Sowohl ein gesteigertes Wirtschaftswachstum als auch eine Ausweitung der Geldmenge können zu Preissteigerungen führen. Die Inflationsrate selbst deutet im gesamten Euroland jedoch auf Entwarnung: Am niedrigsten ist sie derzeit mit 0,6 Prozent in Frankreich und Österreich, am höchsten mit 2,6 Prozent in Spanien. Im europäischen Durchschnitt beträgt sie, unverändert zum Vorjahr, 1,2 Prozent – ein unbedenklich niedriger Wert, der weit unter der vorgegebenen Höchstmarke von zwei Prozent bleibt und das ist, was Wirtschaftswissenschaftler eine „natürliche Inflation“ nennen.
Zudem muss das Geldmengenwachstum in Relation zum Wirtschaftswachstum gesetzt werden: Als die Zielgrösse für M3 festgelegt wurde, gingen die Bänker von einem geringeren Wachstum aus. Wirtschaft und Geldmenge wachsen normalerweise aber parallel, so dass die Überschreitung der Zielgrösse an sich noch kein Grund zur Sorge ist.
Unter den Wirtschafts- und Finanzexperten ist der Entschluss der EZB umstritten: Am Lehrstuhl für Finanzpolitik der Universität Köln nimmt man an, die Zinserhöhung sei „ein Signal“ nach aussen.
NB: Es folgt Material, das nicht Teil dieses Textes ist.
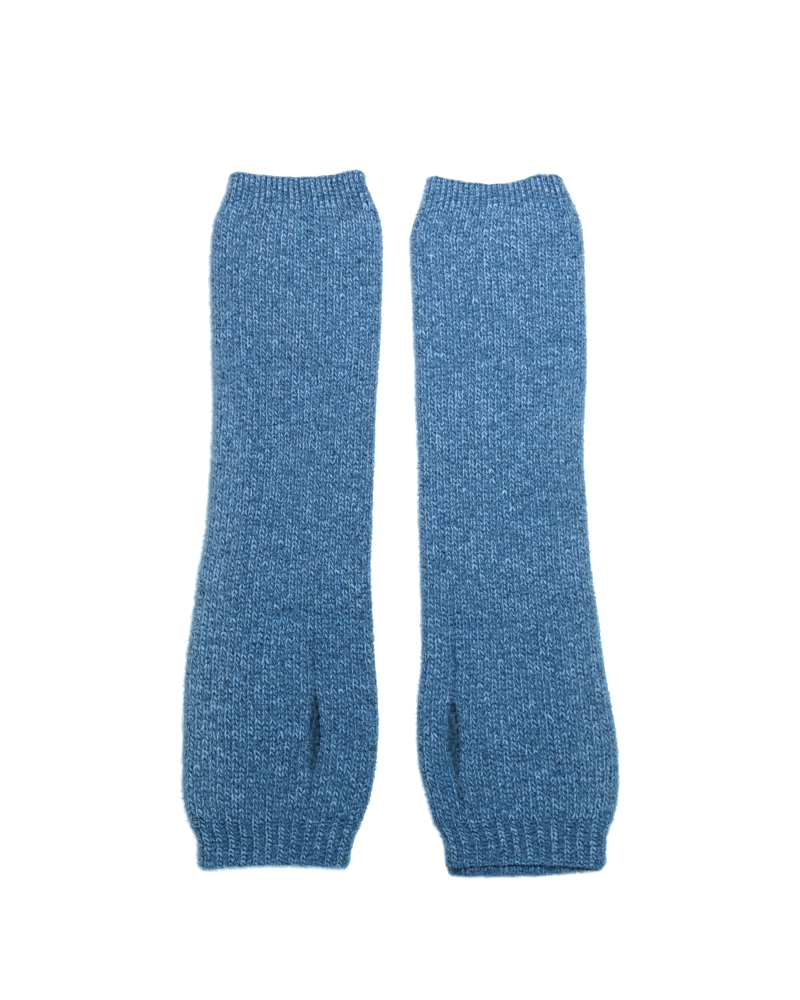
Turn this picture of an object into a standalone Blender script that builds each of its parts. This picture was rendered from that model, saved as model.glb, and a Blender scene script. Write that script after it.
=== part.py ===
"""A pair of knitted arm warmers, laid flat side by side with their thumb slits upwards.

Each warmer is three closed walls of knitting that follow one another along the arm:
a ribbed forearm cuff, a plain knitted tube with a thumb slit in its upper layer, and a
ribbed hand cuff. Every wall goes all round, so the upper layer lies on the under one.

The script works in metres with +Z up. The pair rests on Z = 0, +Y runs from the hands
to the forearms, and the origin is under the middle of the pair.
"""

import math
from collections import namedtuple

import bmesh
import bpy

MM = 0.001

# Thickness of the knitting
PLAIN_WALL = 2.2 * MM
RIB_WALL = 2.8 * MM
RIB_DEPTH = 1.0 * MM
HEM_ROUNDING = 0.7 * MM

# How the layers lie on each other
FOLD_EASE = 13.0 * MM
KNIT_CHANGE_GAP = 0.3 * MM

# Places along the arm where the stitch changes
HAND_RIB_TOP = -148.0 * MM
FOREARM_RIB_BOTTOM = 157.0 * MM

# Ribs on the upper face and round each side fold; the underside rests flat
TOP_RIBS = 12
FOLD_RIBS = 2
UNDER_COLUMNS = 8
RIB_STATIONS = 4
HEM_STATION_BACK = 1.6 * MM

# Facets of the plain tube
TOP_COLUMNS = 16
FOLD_COLUMNS = 5
TUBE_UNDER_COLUMNS = 4
CREASE_SIDE_STEP = 7.0 * MM

# Shape of the thumb slit
SLIT_HALF_WIDTH = 2.8 * MM
SLIT_FADE = 11.0 * MM
SLIT_SHARES = (0.0, 0.1, 0.3, 0.5, 0.7, 0.9, 1.0)

# One row for each cross-section, in millimetres: its place along the arm, its two side
# edges, and the height of the upper face in the middle and at the side folds
Section = namedtuple("Section", "along left right middle fold")

LEFT_SECTIONS = (
    Section(-177.0, -101.3, -26.6, 6.4, 7.4),
    Section(-164.0, -101.5, -24.5, 6.3, 7.3),
    Section(-158.0, -102.2, -22.8, 6.2, 7.2),
    Section(-150.0, -105.6, -19.6, 6.0, 7.1),
    Section(-138.0, -108.5, -15.5, 5.7, 7.0),
    Section(-124.0, -109.0, -12.8, 5.8, 7.1),
    Section(-106.0, -108.8, -11.2, 6.0, 7.2),
    Section(-86.0, -108.4, -11.6, 5.8, 7.0),
    Section(-66.0, -106.8, -13.1, 5.5, 6.9),
    Section(-46.0, -103.8, -14.1, 5.5, 6.9),
    Section(-26.0, -101.2, -15.0, 5.7, 7.1),
    Section(-6.0, -97.8, -14.5, 5.8, 7.1),
    Section(26.0, -95.2, -13.3, 5.6, 6.9),
    Section(56.0, -94.0, -12.3, 5.5, 6.8),
    Section(92.0, -94.6, -10.0, 5.8, 7.0),
    Section(124.0, -95.3, -9.2, 5.7, 7.0),
    Section(142.0, -94.5, -9.0, 5.8, 7.0),
    Section(152.0, -92.4, -10.6, 6.0, 7.1),
    Section(161.0, -88.6, -13.9, 6.2, 7.2),
    Section(168.0, -86.5, -17.0, 6.3, 7.3),
    Section(178.0, -84.8, -18.2, 6.4, 7.4),
)

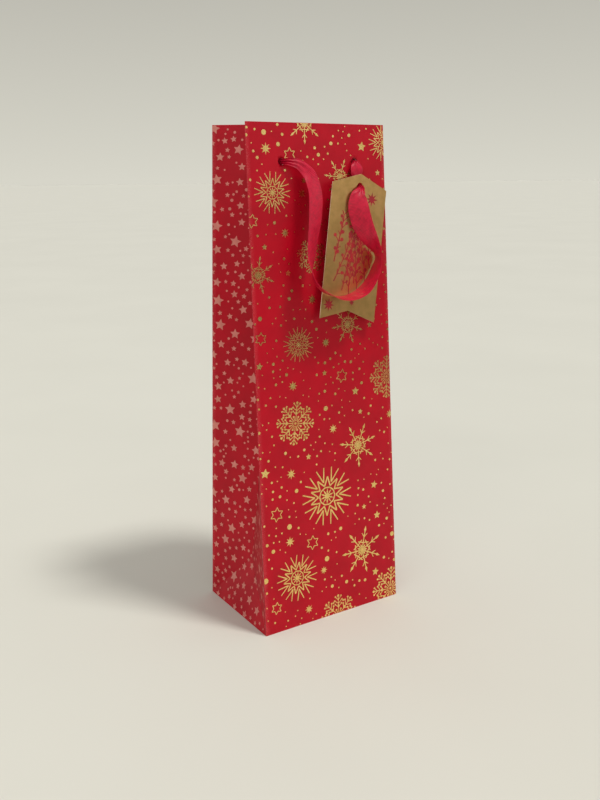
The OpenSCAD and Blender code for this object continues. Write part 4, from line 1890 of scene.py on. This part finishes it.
@dataclass
class RibbonKnot:
    """An overhand knot inside the mouth that stops one end of a ribbon, with its cut tail."""

    form: BagForm
    finishes: Finishes
    wall: Wall
    side: int
    node: str
    knot_diameter: float = 10 * MM
    knot_thickness: float = 6 * MM
    strand: Point2 = (1.7 * MM, 1.25 * MM)
    depth: float = 1.6 * MM
    tail_length: float = 20 * MM
    tail_width: float = 10 * MM

    def place(self, across: float, rise: float, deep: float) -> Vector:
        """A point of the knot.

        Args:
            across: Distance across the panel from the hole.
            rise: Distance up the panel from the hole.
            deep: Distance into the bag from the turned-over paper.

        Returns:
            The point.
        """
        up = self.form.height - self.form.hole_drop + rise
        x = self.side * self.form.hole_spacing / 2 + across
        return self.form.point(self.wall, x, up, -self.depth - deep)

    def tie(self, draft: Draft) -> list[tuple[float, float, float]]:
        """Adds the knot's strand, an overhand knot drawn tight.

        Args:
            draft: The piece so far.

        Returns:
            Where each new point lies on the woven ribbon.
        """
        lies = []
        turns, sides = 96, 12
        reach = (self.knot_diameter / 2 - self.strand[0]) / 3
        lift = self.knot_thickness / 2 - self.strand[1]
        line = [self.place(reach * (math.sin(t) + 2 * math.sin(2 * t)),
                           reach * (math.cos(t) - 2 * math.cos(2 * t)),
                           self.knot_thickness / 2 - lift * math.sin(3 * t))
                for t in (2 * math.pi * i / turns for i in range(turns))]
        deep = self.place(0, 0, 1 * MM) - self.place(0, 0, 0)
        rings = []
        for i, centre in enumerate(line):
            along = (line[(i + 1) % turns] - line[i - 1]).normalized()
            across = along.cross(deep).normalized()
            out = across.cross(along)
            ring = []
            for k in range(sides):
                angle = 2 * math.pi * k / sides
                crush = 1 + 0.12 * math.cos(3 * angle + i * 0.21)
                ring.append(centre + across * math.cos(angle) * self.strand[0] * crush
                            + out * math.sin(angle) * self.strand[1] * crush)
                lies.append((i * 0.4, math.cos(angle) * 5, 0.0))
            rings.append(ring)
        draft.add_tube(rings, closed=True)
        return lies

    def add_tail(self, draft: Draft) -> list[tuple[float, float, float]]:
        """Adds the flat tail below the knot, with its notched end.

        Args:
            draft: The piece so far.

        Returns:
            Where each new point lies on the woven ribbon.
        """
        lies, tail = [], []
        rows, columns = 16, 8
        for i in range(rows + 1):
            share = i / rows
            ring = []
            for face in (1, -1):
                for k in range(columns + 1) if face == 1 else range(columns, -1, -1):
                    spread = k / columns - 0.5
                    notch = 3 * MM * abs(spread) * 2 * share
                    width = self.tail_width * (0.35 + 0.65 * smooth(share * 3))
                    deep_in = self.knot_thickness / 2 + 1.2 * MM * math.sin(3 * share) + face * 0.15 * MM
                    ring.append(self.place(spread * width, -2 * MM - self.tail_length * share - notch,
                                           deep_in + 0.5 * MM * math.cos(9 * spread)))
                    lies.append((share * 20, spread * 10, 0.0))
            tail.append(ring)
        draft.add_tube(tail)
        return lies

    def build(self) -> bpy.types.Object:
        """Builds the knot.

        Returns:
            The knot with its tail.
        """
        draft = Draft()
        lies = [*self.tie(draft), *self.add_tail(draft)]
        piece = draft.make(f"{self.node}_overhand", [self.finishes["crimson_ribbon"]], sharp_deg=60)
        mark_weave(piece, lies)
        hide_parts(self.node)
        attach(piece, "bag")
        log.info("%s: overhand knot with its tail", piece.name)
        return piece


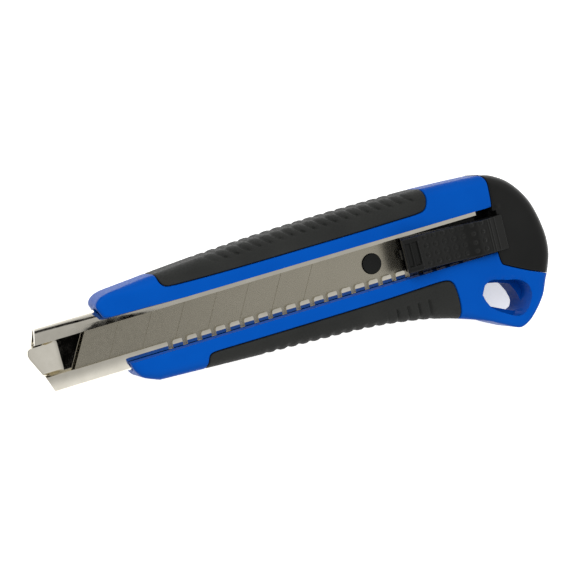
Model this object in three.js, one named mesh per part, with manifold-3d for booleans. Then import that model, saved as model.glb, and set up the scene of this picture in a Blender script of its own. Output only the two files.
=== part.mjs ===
// Snap-off knife with an 18 mm segmented blade: a two-rail moulded body, rubber grips, a thumb slider and
// a pull-off cap.
//
// Drawing frame, in millimetres: +X runs from the steel nose to the end cap, +Y towards the spine and +Z up
// out of the slider side. X = 0 is the tip of the nose, Y = 0 is the centre line of the steel channel and
// Z = 0 is the outer face of its lips. The finished group is shifted so that its origin is under the middle
// of the knife, on its flat back.
import * as THREE from "three";
import { mergeVertices } from "three/addons/utils/BufferGeometryUtils.js";
import Module from "manifold-3d";

const wasm = await Module();
wasm.setup();

// Driving dimensions.
const gap = 0.3; // between pieces that are cut to meet each other
const running = 0.15; // between pieces that slide

const faceZ = 3.5; // front face of the rails, above the channel's lips
const backZ = -12; // flat back of the body
const bodyEdge = 3.2; // rounding of the body's outline
const noseEdge = 0.9; // rounding at the two rail ends
const pastEnd = 175; // an X beyond the rear of every piece, for cuts that run right out

const channel = { halfWidth: 10, depth: 4.1, sheet: 0.8, lipEdge: 4.92, rearX: 146, corner: 1 };
const tongue = { startX: 9.7, flatX: 4.2, tipX: 0.1, rise: 1.5, halfWidth: 4.4 };
const rack = { firstGapX: 40.63, gap: 1.5, pitch: 4.575, count: 22, footY: -7 };
const blade = { halfWidth: 9, thick: 0.5, topZ: -1, frontX: 15.2, rearX: 120, edgeY: -9, bevel: 1.8 };
const score = { pitch: 10.36, segments: 8, halfWidth: 0.12, depth: 0.15 }; // the lines between the segments
const peg = { x: 109, y: -0.3, radius: 3, hole: 3.25, topZ: -0.35 };
const scoreSlope = Math.tan(THREE.MathUtils.degToRad(60)); // the lines lie at 60 degrees to the edge

const slot = { topY: 6.6, footY: -7, openY: -7.6, frontX: 15 };
const magazine = { frontX: 30.5, halfWidth: 9.3, floorZ: -9.6, spareShift: 21.5, spareTopZ: [-4.5, -5.3] };
const gripDepth = 2.2; // rubber over the moulded core
const slider = { baseZ: 0.35, topZ: 8, footY: -6.85, skirtZ: 3.8, rearX: 152.3 };
const latchNotch = 20; // the notch that the click spring rests in, counted from the front

// The holder that runs in the channel: a tongue under the blade with the peg, and a block behind the blade
// whose neck stands up between the lips and carries two posts for the thumb button.
const carrier = { frontX: 103.5, blockX: 121, rearX: 145, lowZ: -3.15, neckY: 4.5 };
const buttonPost = { x: [126, 140], y: 2.5, radius: 1.4, hole: 1.7 };
const springPocket = { x: [123.6, 142.2], y: [-6, 0.3] };

const blueBody = { color: 0x0350b8, roughness: 0.38 };
const blackRubber = { color: 0x2b2d2c, roughness: 0.75 };
const blackPlastic = { color: 0x2a2c2c, roughness: 0.5 };
const brightSteel = { color: 0xc9c4b6, roughness: 0.14, metalness: 1 };
const satinSteel = { color: 0xa9a297, roughness: 0.34, metalness: 1 };
const springSteel = { color: 0x8f9092, roughness: 0.3, metalness: 1 };

// Geometry helpers.
const point = (x, y) => new THREE.Vector2(x, y);
const points = (list) => list.map(([x, y]) => point(x, y));
const through = (list, steps) => new THREE.SplineCurve(points(list)).getPoints(steps);
const gapX = (index) => rack.firstGapX + rack.gap / 2 + index * rack.pitch;

function solid(geometry) {
  const plain = geometry.clone();
  plain.deleteAttribute("normal");
  plain.deleteAttribute("uv");
  const merged = mergeVertices(plain, 1e-4);
  return new wasm.Manifold(
    new wasm.Mesh({
      numProp: 3,
      vertProperties: merged.attributes.position.array,
      triVerts: new Uint32Array(merged.index.array),
    }),
  );
}

function box([x0, x1], [y0, y1], [z0, z1]) {
  const geometry = new THREE.BoxGeometry(x1 - x0, y1 - y0, z1 - z0);
  return solid(geometry.translate((x0 + x1) / 2, (y0 + y1) / 2, (z0 + z1) / 2));
}

// An outline in the XY plane, extruded from z0 to z1.
function prism(outline, z0, z1) {
  const geometry = new THREE.ExtrudeGeometry(new THREE.Shape(outline), {
    depth: z1 - z0,
    bevelEnabled: false,
  });
  return solid(geometry.translate(0, 0, z0));
}

// A side view in the XZ plane, extruded from y0 to y1.
function sideways(outline, y0, y1) {
  const geometry = new THREE.ExtrudeGeometry(new THREE.Shape(outline), {
    depth: y1 - y0,
    bevelEnabled: false,
  });
  return solid(geometry.rotateX(Math.PI / 2).translate(0, y1, 0));
}

// A cross-section in the YZ plane, extruded from x0 to x1.
function lengthways(outline, x0, x1) {
  const geometry = new THREE.ExtrudeGeometry(new THREE.Shape(outline), {
    depth: x1 - x0,
    bevelEnabled: false,
  });
  const turn = new THREE.Matrix4().makeBasis(
    new THREE.Vector3(0, 1, 0),
    new THREE.Vector3(0, 0, 1),
    new THREE.Vector3(1, 0, 0),
  );
  return solid(geometry.applyMatrix4(turn).translate(x0, 0, 0));
}

function post(x, y, radius, z0, z1, sides = 24) {
  const geometry = new THREE.CylinderGeometry(radius, radius, z1 - z0, sides);
  return solid(geometry.rotateX(Math.PI / 2).translate(x, y, (z0 + z1) / 2));
}

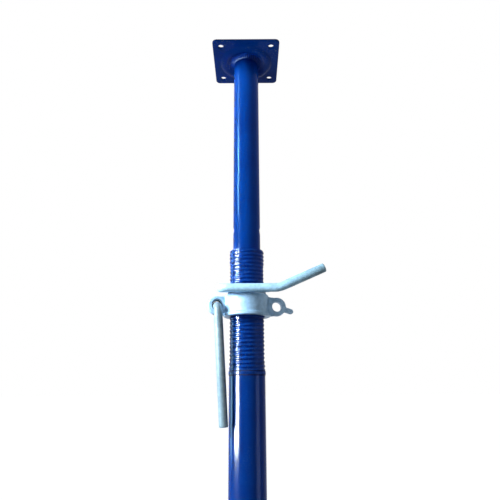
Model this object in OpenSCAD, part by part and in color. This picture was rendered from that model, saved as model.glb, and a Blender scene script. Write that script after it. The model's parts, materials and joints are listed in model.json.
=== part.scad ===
// Adjustable steel prop. Millimetres, +Z up.
// The origin is the middle of the base plate's underside.
// The tubes share the Z axis, and the support pin crosses them along X.

/* [Head and base plates] */
// Side of the square plates
plate_side = 128; // [120:1:160]
// Thickness of the plates
plate_t = 5; // [4:0.5:7]
// Radius of the plates' corners
plate_corner_r = 8; // [3:1:14]
// Distance between neighbouring bolt holes
bolt_spacing = 96; // [92:1:104]
// Diameter of the bolt holes
bolt_d = 11; // [9:0.5:14]
// Radius of the pressed ring's crest
ring_r = 42; // [40:0.5:44]
// Height of the pressed ring above the plate
ring_h = 4.2; // [2:0.1:5]
// Width of the pressed ring where it leaves the plate
ring_w = 18; // [14:0.5:20]
// Leg of the welds at the two plates
plate_weld = 7; // [4:0.5:9]

/* [Tubes] */
// Outer diameter of the outer tube
outer_d = 60.3; // [58:0.1:63]
// Wall of the outer tube
outer_wall = 3.2; // [2.4:0.1:4]
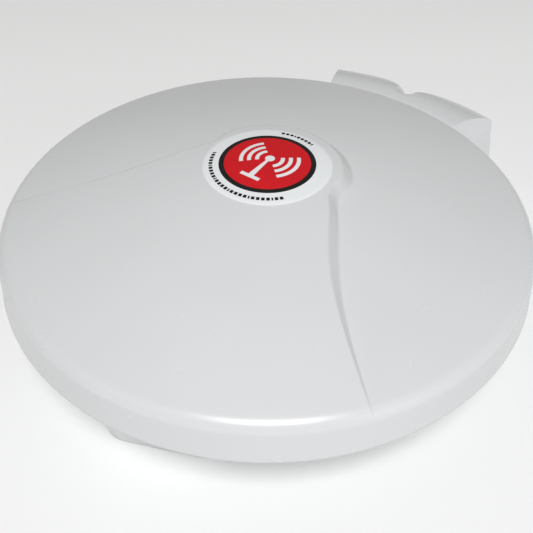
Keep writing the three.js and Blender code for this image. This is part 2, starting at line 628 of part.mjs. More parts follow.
function clampBolt(x) {
  const head = 238.7;
  return alongY([[0, head - 5], [5, head - 4.6], [8, head - 2], [8, head], [BOLT_R, head],
    [BOLT_R, BOLT_END_Y - 1], [3.2, BOLT_END_Y], [0, BOLT_END_Y]], x, CLAMP_Z);
}

function clampWasher(x) {
  const near = JAW_BACK + GAP;
  const inner = BOLT_R + 0.5;
  return alongY([[inner, near], [8.5, near], [8.5, near + 1.6], [inner, near + 1.6]], x, CLAMP_Z, 14);
}

function wingNut(x) {
  const near = JAW_BACK + 2 * GAP + 1.6;
  const hub = alongY([[0, near], [7, near], [5.8, near + 8], [0, near + 8]], 0, 0);
  const wings = bothSides.map(([, sign]) => {
    const outline = polygon([[4 * sign, near + 1], [8 * sign, near + 1], [15.5 * sign, near + 8.5],
      [16.5 * sign, near + 13.5], [13 * sign, near + 14.5], [7.5 * sign, near + 8], [4 * sign, near + 7]]);
    return prism(outline, -1.4, 1.4);
  });
  const boreR = BOLT_R + GAP;
  const bore = alongY([[0, near - 1], [boreR, near - 1], [boreR, near + 20], [0, near + 20]], 0, 0);
  return cut(join(hub, ...wings), bore).translate(x, 0, CLAMP_Z);
}

for (const [side, sign] of bothSides) {
  add(`clamp_bolt_${side}`, clampBolt(sign * BOLT_X), ZINC_STEEL);
  add(`clamp_washer_${side}`, clampWasher(sign * BOLT_X), ZINC_STEEL);
  add(`wing_nut_${side}`, wingNut(sign * BOLT_X), ZINC_STEEL);
}

export default group;
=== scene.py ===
"""Looks of the saucer TV antenna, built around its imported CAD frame."""

import json
import math

import bpy
import bmesh
import numpy as np
from mathutils import Matrix, Vector

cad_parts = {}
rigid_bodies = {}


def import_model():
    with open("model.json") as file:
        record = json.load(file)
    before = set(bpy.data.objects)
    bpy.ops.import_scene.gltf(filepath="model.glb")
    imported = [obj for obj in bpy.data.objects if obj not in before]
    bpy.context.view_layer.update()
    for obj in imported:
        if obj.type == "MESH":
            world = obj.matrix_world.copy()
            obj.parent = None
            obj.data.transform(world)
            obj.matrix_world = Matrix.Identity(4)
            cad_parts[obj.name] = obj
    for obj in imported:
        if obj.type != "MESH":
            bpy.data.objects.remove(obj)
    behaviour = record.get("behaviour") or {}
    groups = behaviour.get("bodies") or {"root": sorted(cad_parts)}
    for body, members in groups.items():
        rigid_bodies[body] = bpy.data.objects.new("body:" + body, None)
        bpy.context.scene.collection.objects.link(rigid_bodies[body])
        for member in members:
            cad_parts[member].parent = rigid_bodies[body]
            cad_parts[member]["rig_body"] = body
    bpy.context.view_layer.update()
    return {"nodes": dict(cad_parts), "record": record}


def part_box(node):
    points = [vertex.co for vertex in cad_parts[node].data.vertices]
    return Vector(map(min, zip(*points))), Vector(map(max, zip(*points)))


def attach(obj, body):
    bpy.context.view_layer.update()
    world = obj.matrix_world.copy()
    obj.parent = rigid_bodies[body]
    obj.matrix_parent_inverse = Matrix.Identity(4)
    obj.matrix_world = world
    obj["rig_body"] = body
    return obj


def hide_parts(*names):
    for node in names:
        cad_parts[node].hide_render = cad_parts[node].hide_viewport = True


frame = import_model()

MM = 0.001
NODES = frame["nodes"]
SLOT_OF = {part["node"]: part["material_slot"] for part in frame["record"]["subparts"]}

# ------------------------------------------------------------------ camera
AIM = Vector((0.0002, -0.0004, 0.0222))
AZIMUTH, ELEVATION, ROLL = math.radians(35.4), math.radians(44.5), math.radians(0.45)
CAMERA_DISTANCE = 0.5066
LENS = 43.31


def make_camera():
    data = bpy.data.cameras.new("camera")
    data.lens = LENS
    data.clip_start = 0.01
    camera = bpy.data.objects.new("camera", data)
    bpy.context.scene.collection.objects.link(camera)
    look = Vector((-math.sin(AZIMUTH) * math.cos(ELEVATION), math.cos(AZIMUTH) * math.cos(ELEVATION),
                   -math.sin(ELEVATION)))
    camera.rotation_mode = "QUATERNION"
    camera.rotation_quaternion = look.to_track_quat("-Z", "Y") @ Matrix.Rotation(ROLL, 3, "Z").to_quaternion()
    camera.location = AIM - look * CAMERA_DISTANCE
    bpy.context.scene.camera = camera


# --------------------------------------------------------------- materials
def new_material(name):
    material = bpy.data.materials.new(name)
    material.use_nodes = True
    return material, material.node_tree, material.node_tree.nodes["Principled BSDF"]


def noise(tree, scale, detail=3.0, stretch=(1, 1, 1)):
    """Noise over the piece's own space, with scale in waves per metre."""
    space = tree.nodes.new("ShaderNodeTexCoord")
    mapping = tree.nodes.new("ShaderNodeMapping")
    mapping.inputs["Scale"].default_value = stretch
    texture = tree.nodes.new("ShaderNodeTexNoise")
    texture.inputs["Scale"].default_value = scale
    texture.inputs["Detail"].default_value = detail
    tree.links.new(space.outputs["Object"], mapping.inputs["Vector"])
    tree.links.new(mapping.outputs["Vector"], texture.inputs["Vector"])
    return texture.outputs["Fac"]


def spread(tree, value, low, high):
    """Maps the middle of a noise to low..high."""
    ramp = tree.nodes.new("ShaderNodeMapRange")
    ramp.inputs["From Min"].default_value = 0.3
    ramp.inputs["From Max"].default_value = 0.7
    ramp.inputs["To Min"].default_value = low
    ramp.inputs["To Max"].default_value = high
    tree.links.new(value, ramp.inputs["Value"])
    return ramp.outputs["Result"]


def mix_colours(tree, share, first, second):
    mix = tree.nodes.new("ShaderNodeMix")
    mix.data_type = "RGBA"
    for socket, colour in ((mix.inputs["A"], first), (mix.inputs["B"], second)):
        if isinstance(colour, bpy.types.NodeSocket):
            tree.links.new(colour, socket)
        else:
            socket.default_value = (*colour, 1)
    tree.links.new(share, mix.inputs["Factor"])
    return mix.outputs["Result"]


def bump(tree, shader, height, depth):
    node = tree.nodes.new("ShaderNodeBump")
    node.inputs["Distance"].default_value = depth
    node.inputs["Strength"].default_value = 1.0
    tree.links.new(height, node.inputs["Height"])
    tree.links.new(node.outputs["Normal"], shader.inputs["Normal"])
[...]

Schliesslich hat auch die amerikanische Notenbank Fed die Zinsen im August diesen Jahres erhöht, weitere Erhöhungen werden erwartet. Mit der Inflationsgefahr sei der Zinsschritt nicht erklärbar. „Höhere Zinsen im Euroraum würden mehr Kapital anziehen und den Euro gegenüber dem Dollar stärken“, meint ein Wissenschaftlicher Mitarbeiter des Lehrstuhls. Das aber würde dem Konjunkturaufschwung zusätzlich zu der restriktiven Wirkung einer Zinserhöhung schaden, weil dadurch die Exporte verteuert würden. Auch Heiner Flassbeck, ehemaliger Konjunkturexperte am Berliner Deutschen Institut für Wirtschaftsforschung, hält die Zinserhöhung wegen der „labilen konjunkutrellen Situation“ für „völlig ungerechtfertigt“. Joachim Scheide vom Kieler Institut für Weltwirtschaft sieht dagegen wie die Zentralbank in dem größeren Geldmengenwachstum ein „Warnsignal“.